El cultivo del mimbre se realizaba por estaquillas de 20 centímetros, que se empezaban a recolectar a partir del segundo año y durante unos 40 años. El de mejor calidad es el que se producía entre los 5 y los 10 años. Una vez recolectado, había que tener en cuenta el destino que se le va a dar. El mimbre podía utilizarse «negro» (con corteza), «blanco» (empozado y pelado), rojo (cocido y pelado) y escaldado.
Un cultivo que generaba empleo
La recolección de las varas de mimbre se hacía a partir del mes de enero, y se prolongaba hasta marzo. Primeramente, se cortaba el sauce casi a ras del suelo y se dejaban algunas varas en el arbusto para garantizar las próximas cosechas. El siguiente paso era pelar el mimbre con una mordaza. «Mi abuelo ha empezó con el oficio y luego continuaron con él mi padre y mi tío. Entre los meses de abril a octubre, aquí venían a trabajar unas 70 mujeres del pueblo y unos 10 ó 12 hombres. Corría el año 1960 y yo, con 10 años, era el encargado de controlar la llegada y salida de los trabajadores. Recuerdo verles a todos pelar las varas en la era», cuenta Antonino, el hermano mayor. «Una vez peladas, se dejaba secar en el exterior durante varios días con el objetivo de que los hongos no afectaran al producto. Se agrupaban las ramas por tamaño y se hervían para que la corteza de fuera desprendiera», añade Jesús.

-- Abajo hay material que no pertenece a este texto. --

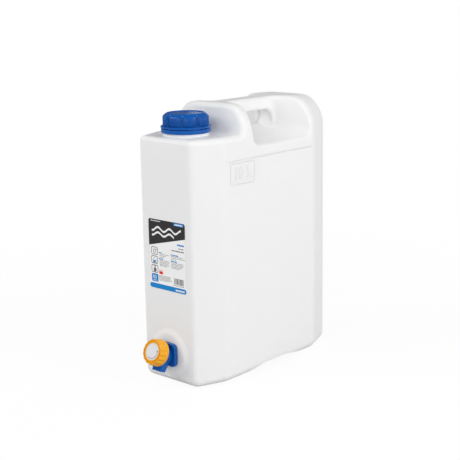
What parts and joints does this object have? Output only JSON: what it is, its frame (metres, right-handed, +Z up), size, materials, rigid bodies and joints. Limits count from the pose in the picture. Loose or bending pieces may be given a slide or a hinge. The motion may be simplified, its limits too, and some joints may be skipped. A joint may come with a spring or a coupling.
{
  "type": "jerrycan with tap",
  "caption": "Slim blow-moulded water can with a carrying handle, a screw cap on a low shoulder and a leaning screw tap near the base.",
  "frame": {"origin": "on the floor the can stands on, under the middle of the whole with its tap", "axes": "+Z up, the tap and the label face -Y, and the side seen in the picture faces +X"},
  "size_m": [0.126, 0.3145, 0.3644],
  "materials": {
    "natural_plastic": "satin, slightly milky",
    "blue_plastic": "semi-gloss",
    "yellow_plastic": "semi-gloss",
    "white_plastic": "semi-gloss",
    "black_rubber": "matt",
    "label_film": "printed film"
  },
  "bodies": {
    "can": {"can_body": "natural_plastic", "front_label": "label_film", "tamper_ring": "blue_plastic", "tap_body": "blue_plastic", "tap_gasket": "black_rubber"},
    "cap_seal": {"cap_liner": "white_plastic"},
    "cap": {"screw_cap": "blue_plastic"},
    "valve": {"valve_piston": "white_plastic", "index_disc": "white_plastic", "seat_seal": "black_rubber", "piston_ring_1": "black_rubber", "piston_ring_2": "black_rubber"},
    "knob": {"tap_knob": "yellow_plastic"}
  },
  "joints": [
    {"name": "cap_rise", "type": "slide", "parent": "can", "child": "cap_seal", "axis": [0, 0, 1], "range_m": [0, 0.03]},
    {"name": "cap_turn", "type": "hinge", "parent": "cap_seal", "child": "cap", "pos_m": [0, -0.07725, 0.3424], "axis": [0, 0, 1], "range_deg": [0, 1800]},
    {"name": "valve_rise", "type": "slide", "parent": "can", "child": "valve", "axis": [0, -0.9205, 0.3907], "range_m": [0, 0.006]},
    {"name": "knob_turn", "type": "hinge", "parent": "valve", "child": "knob", "pos_m": [0, -0.12595, 0.0411], "axis": [0, -0.9205, 0.3907], "range_deg": [0, 540]}
  ],
  "couplings": [
    {"joint": "cap_rise", "follows": "cap_turn", "m_per_rad": 0.0009549},
    {"joint": "valve_rise", "follows": "knob_turn", "m_per_rad": 0.0006366}
  ]
}
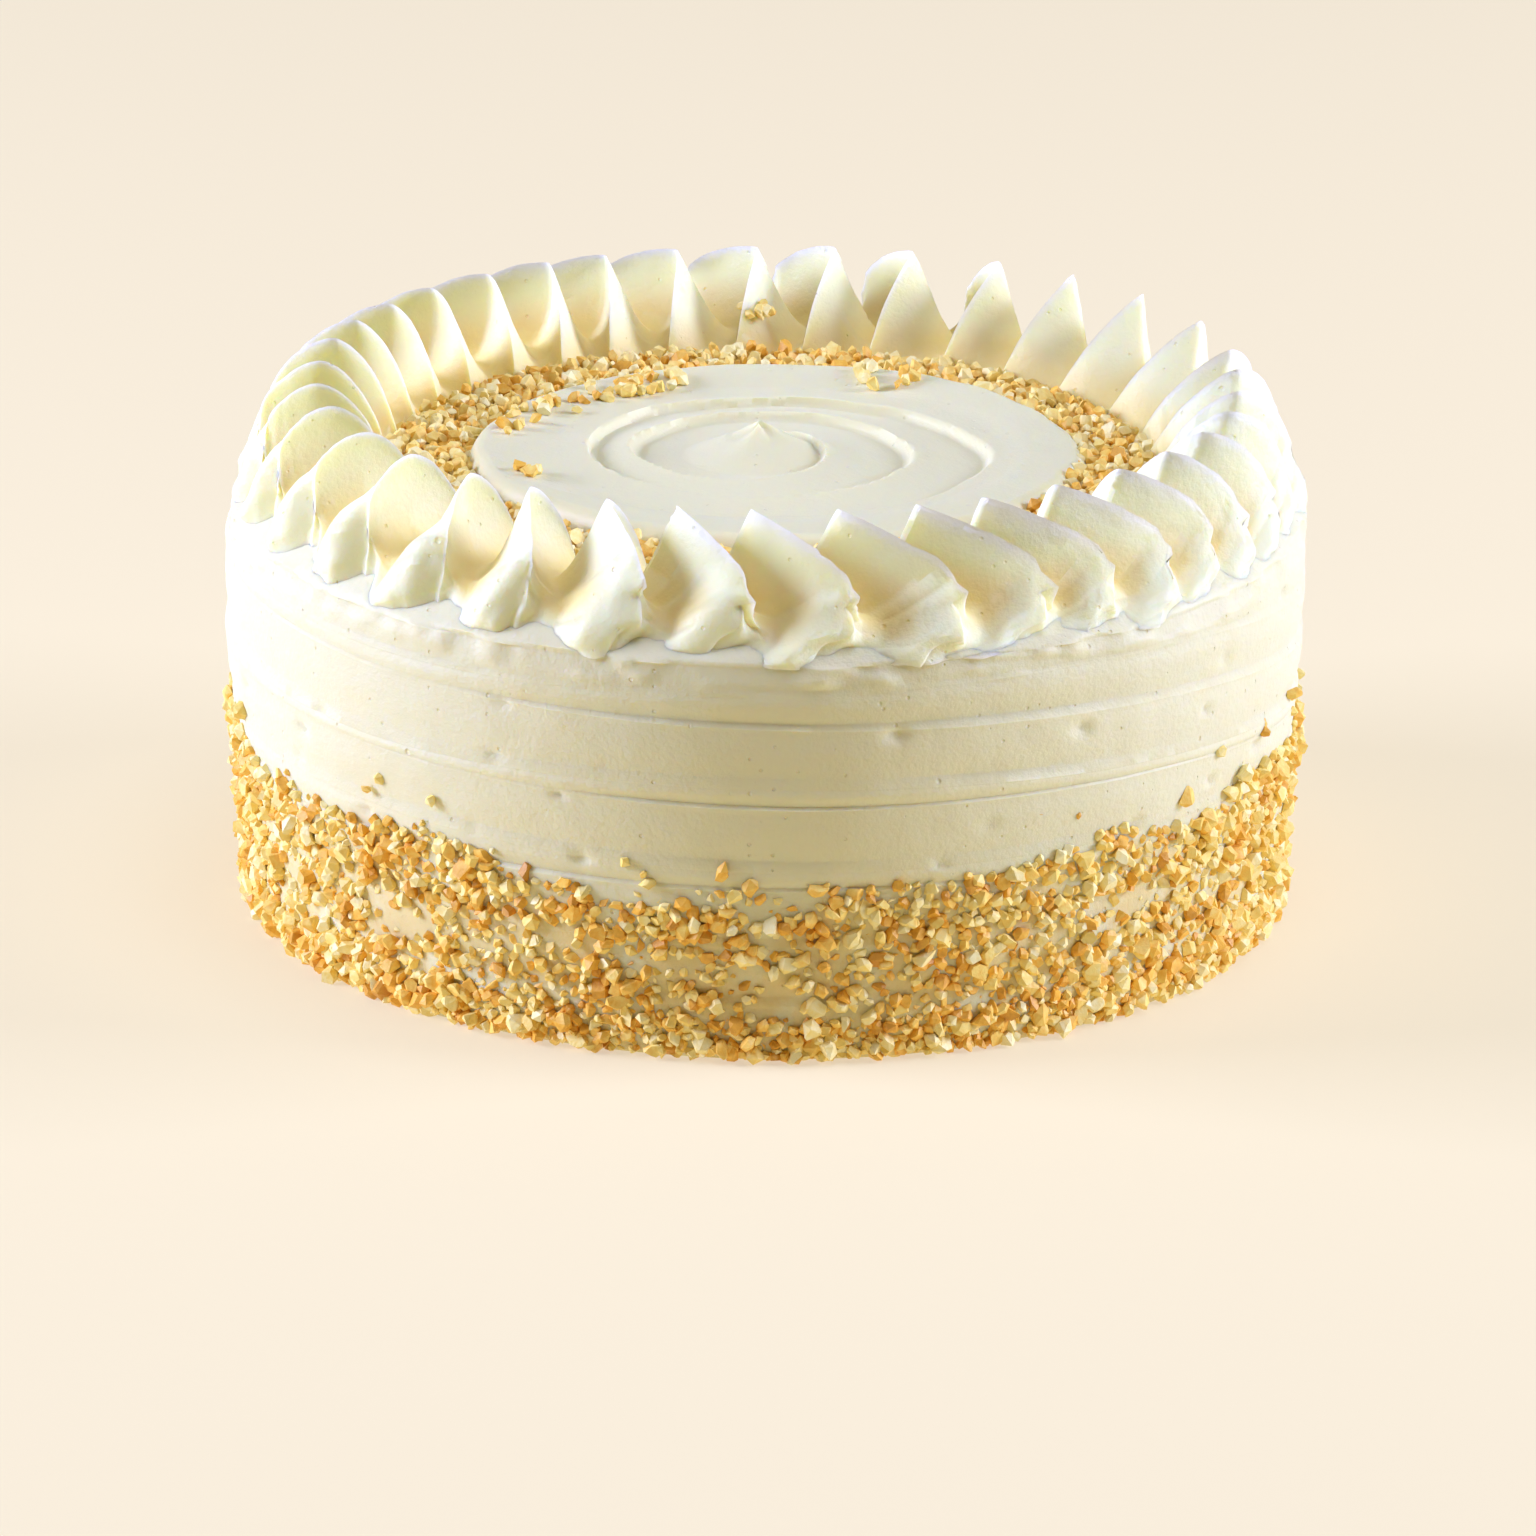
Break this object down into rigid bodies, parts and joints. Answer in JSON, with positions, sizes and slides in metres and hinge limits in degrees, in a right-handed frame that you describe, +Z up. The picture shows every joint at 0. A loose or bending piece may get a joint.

Se separaban las diferentes partes del producto. Por un lado, la viruta, que se utilizaba para elaborar canastas y cestos de mimbre. Por otro, la esterilla, que se empleaba en trabajos más finos y delicados. «Era muy importante que los cesteros volvieran a remojar el mimbre para poder trabajarlo. De esta manera ganaba flexibilidad y se evitaba que se rompiera al doblarlo», explican los hermanos Sánchez, que tenían clientes en Galicia, Cataluña y País Vasco, principalmente. También enviaban camiones cargados de producto hasta Alicante y Pozoblanco (Córdoba). «Gran parte de nuestra mimbre se empleaba en la fabricación de cestas para jugar a un deporte típicamente vasco, el cesta punta. Ese material nos lo pagaban al doble que el resto, pero tenía un desperdicio enorme y tenía que ser un tipo de mimbre casi salvaje y que se trabajaba peor, porque era mucho más dura, y no tenía tanta caña como el americano. También enviábamos pedidos con destino a Venezuela», dice Antonino.
Juan Carlos Pérez era uno de los trabajadores habituales de esta plantación familiar. Empezó, junto con alguno de sus hermanos, muy joven en el oficio. «Yo venía a temporadas y me encargaba de cortar el mimbre. Lo atábamos en manojos con medidas desde los 0,80 centímetros a los 2,20 metros. A partir de esa medida ya se consideraban fuera de talla. Los metíamos en pilones con agua para que volvieran a brotar. Una vez cocido o brotado, había que pelar el mimbre con una mordaza y se dejaba secar al sol formando pequeños chozos y ya se ponían a la venta», señala este antiguo trabajador, quien guarda grandes recuerdos de aquella época.
Cuando el mimbre iba cocido, había que introducirlo en una caldera que todavía hoy sigue en pie en la era que un día fue del señor Santos. «Como combustible para la lumbre usábamos la cáscara seca y otros restos del mimbre y leña. Tenía que estar unas 4 horas hasta que cogía calor y luego manteníamos el mimbre hirviendo entre 8 y 9 horas. Al terminar de cocer, se sumergía en agua fría. Cada año se vendían entre 25.000 y 30.000 kilos de género. En 2005 dejamos el oficio porque hacía falta mucha mano de obra y ya no era rentable. Los últimos años lo vendíamos tallado en seco y lo se utilizaba principalmente para hacer cercas para chalets. Peñaflor fue el último pueblo de la provincia donde se cultivó el mimbre», remata Jesús, echando de menos aquellos años en los que imperaba este cultivo que hoy está arrinconado por la proliferación de los plásticos y de la competencia del mimbre chino.